Where’s the Tipping Point?
The rules on structure and depth above apply universally. Whether it’s a book, movie, or show — or if the identity is racial, social, or ideological.
If I think about the last ten terrible movies or shows I’ve watched, they all share this flaw of being entirely about identity without including any story. No ideas or thought-provoking concepts at all. And whatever events are written in are meaningless. They’re just excuses for the identity character(s) to do things so that they’re not standing in front of a camera picking their noses for an hour.
Contrast all the great things about Magical Negroes against another top-of-mind case study: She-Hulk: Attorney at Law. There’s little depth to the ideas of this show, and it pulls no punches in drawing its conflict line between men and women. In the six episodes I studied, female primary characters were depicted as capable and self-actualized. Men were mean, stupid, comically goofy, or evil. She-Hulk’s only conflict was with balancing her Hulk abilities with her normal life (forced trauma again! Not her fault!) because she was always too smart, too strong, and too capable to have any other real challenges.
The shallowness of this setup should be obvious to any skilled writer. One should look at this and shudder at how impossible it would be to write compelling stories around these rules. It’s a perfect example of how there are no real ideas to work with (other than protagonist = better than everyone else) and events are boring and meaningless when the protagonist always wins. In that ecosystem, the characters pretty much become irrelevant — but even more so when they’re paper thin and used only as a props for the MC to make jokes about or roll her eyes at.
Honestly, looking back at the Quantum Leap reviews I’ve already finished, I can really see that same trend at work. Most episodes pull a setting out of a hat, throw in an identity character or characters, have a bunch of pointless stuff happen, and then wrap up by saying “identity character = good, everyone who made them feel bad = evil.”
It’s an ideology, but it’s not a story. It gives nothing to think about or consider — you either agree with it or you don’t. It won’t enlighten anyone or bring them new awareness. It will just bore them…and probably piss them off if they fall into the demographic your story demonizes.
But maybe pissing people off is the point…
Case Study in Signaling Over Story: Wheel of Time (the Show)
Alienating audiences has become a deliberate choice, most likely because it plays into the “signaling and sharing” concept from earlier. Entertainment is no longer about bringing people together, it’s about drawing lines and pushing buttons.
Take for example Rafe Judkins, the showrunner of the Wheel of Time series. He heavily altered one of the most important fantasy stories in the history of the genre. He emasculated the male characters, added relationships that weren’t needed, and made all of the female characters “instantly perfect” with no room to evolve. And when people complained, he Tweeted that he would “turn more of their favorite characters gay.”

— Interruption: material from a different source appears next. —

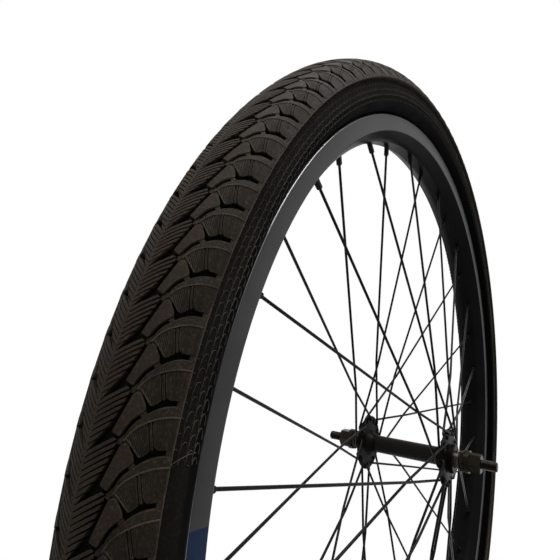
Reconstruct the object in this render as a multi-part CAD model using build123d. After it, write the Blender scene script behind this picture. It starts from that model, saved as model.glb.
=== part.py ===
from build123d import *
from build123d.topology import SkipClean
import os
from math import acos, ceil, cos, degrees, radians, sin, sqrt, tan

# Bicycle tire on a complete front wheel, ISO 50-559 (26 x 1.95 in), millimetres.
# Origin at the wheel's centre, axle along Y, +Z up. "left" is the -Y side, "right" the +Y side.
# Every ring is drawn once as a half section, x = radius and y = distance along the axle.

# ---------------------------------------------------------------- tire
bead_seat_r = 279.5        # ISO 559 bead seat, radius
section_lift = 20.0        # from the bead seat to the centre of the inflated section
casing_r = 22.5            # outer radius of the carcass section
casing_wall = 2.2          # plies and sidewall rubber
casing_flank_deg = 112.0   # where the round section runs into the bead, from the crown
bead_width = 4.2
bead_height = 5.6
bead_wire_width = 2.0
bead_wire_height = 2.6
bead_wire_inset = 1.1      # rubber between the bead's toe side and the wire
flange_lift = 0.6          # the flanks pass this far over the rim's flanges
flank_inset = 0.5          # and end this far inside the rim's outer width
bead_shoulder = 1.0        # the carcass runs into the bead this far below its top

tread_thickness = 3.5
tread_half_deg = 68.0      # the cap reaches this far round the section
tread_pitches = 120        # the pattern repeats this often round the tire
# corners of the grooves: the arc from the centre line, and the rise along the tire in pitches
leaf_start_arc = 3.2
leaf_end_arc = 12.3
leaf_rise = 1.08
leaf_groove_width = 2.0
leaf_groove_depth = 2.3
arch_start_arc = 13.0
arch_start_rise = 1.2
arch_knee_arc = 19.0
arch_knee_rise = 1.78
arch_overrun = 1.0         # the arch runs out this far past the edge of the tread
arch_end_rise = 2.07
arch_groove_width = 2.9
arch_groove_depth = 2.5
groove_overcut = 2.0       # the grooves' cutters stand this much over the tread

tube_gap = 0.6             # between the inner tube and what it is pressed against
tube_wall = 0.9

# ---------------------------------------------------------------- rim
rim_inner_width = 25.0
flange_height = 6.5        # over the bead seat
flange_wall = 3.0
flange_lip = 0.4           # the flange's edge is eased by this much towards the bead
brake_track_height = 8.0
seat_width = 4.4
rim_wall = 2.0             # round the hollow chamber in each flank
bed_wall = 2.6             # spoke bed, carries the nipples
bed_drop = 12.5            # from the bead seat down to the rim's innermost face
bed_width = 14.0
bed_corner = 1.6           # the bed's edges are turned up by this much
valve_hole_d = 8.5
strip_thickness = 0.8
strip_width = 11.0
strip_lift = 0.1           # the strip lies on the nipples' heads

# ---------------------------------------------------------------- spokes and nipples
spoke_count = 36
crosses = 3
spoke_d = 2.0
spoke_head_d = 3.9
spoke_head_height = 1.1
spoke_end_gap = 0.3        # the bore goes this far past the spoke's end
spoke_sides = 8            # round rod, drawn with few faces because it repeats
nipple_sides = 6
rim_stagger = 2.0          # the rim's holes lie alternately left and right of the middle
nipple_shank_d = 4.0
nipple_head_d = 6.0
nipple_head_height = 1.8
nipple_square = 3.3
nipple_square_length = 8.2
nipple_engagement = 9.5    # thread length that the spoke has in its nipple
nipple_drill_over = 2.0    # the rim's drills reach this far past the bed on both sides
nipple_tilt_lift = 0.5     # the tilted nipple's shoulders clear the bed by this much on its axis
valve_angle_deg = -83.25

# ---------------------------------------------------------------- hub
barrel_d = 15.0
barrel_root_d = 23.0
barrel_root_length = 5.0   # the barrel widens over this length to the flange
barrel_swell = 0.8         # and first by this much
barrel_swell_length = 4.0
flange_spacing = 73.0      # middle to middle
flange_d = 48.0
flange_thickness = 3.0
flange_edge = 0.8
flange_round = 1.0         # the rounded inner corner of the flange, across and along
flange_round_depth = 0.5
flange_face_margin = 1.5   # the flat face starts this far inside the spoke circle
spoke_circle_d = 40.0
flange_hole_d = 2.5
boss_length = 5.5          # from the flange's middle to the shell's end
boss_d = 22.0
cup_d = 19.2
cup_length = 6.6
cup_lip_d = 18.0
tunnel_d = 11.4
cup_floor = 1.0
dust_cap_wall = 0.7
dust_cap_skirt = 3.0
dust_cap_hole_d = 14.2
dust_cap_edge = 0.3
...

We’re handing $80M budgets over to thinking like this and wondering why American entertainment is in decline?*
Closing Thoughts for Writers
Identity can absolutely fuel powerful storytelling — but only if it lives inside a complete human character, moving through meaningful events, in service of resonant ideas.
Treating identity as the destination, rather than part of the journey, hollow-cuts the emotional and thematic payoff your audience is hoping for.
Remember:
- Ideas – There is room for divisive topics in storytelling. Conflict is essential to a story. But “this type of person is good, this other type is not” is not so much a topic as it is a statement. Consider digging into moral ideas — justice, loyalty, authority, and what it means to balance these various scales.
- Events – This also means stakes. You can’t just have a fight scene and call it an event, especially with MCs that have so much plot armor they can’t possibly lose.
- People – Realistic people with depth and their own opinions. This doesn’t mean “stick on some trauma” and call it a day — that’s become a cheap crutch recently because it gives the character something to overcome without any responsibility. Consider ditching the idea that everyone is secretly perfect, they either just don’t know it or other people are holding them back. It’s boring, unrealistic, and overplayed.
So here’s the challenge:
If you can’t write a version of your story where the MC’s identity evolves and the plot still works, you don’t have a story yet — you have a poster.
* I just figured it out. Hollywood is just stealing ideas from pro wrestling. They figured out a way to divide the fans, and now they can just send out heels like Rafe Judkins to do callouts and get people riled up. It’s the BTS and social signaling that audiences actually care about…so they just turned American entertainment into one giant reality show! Argh…another brilliant side effect of social media is revealed.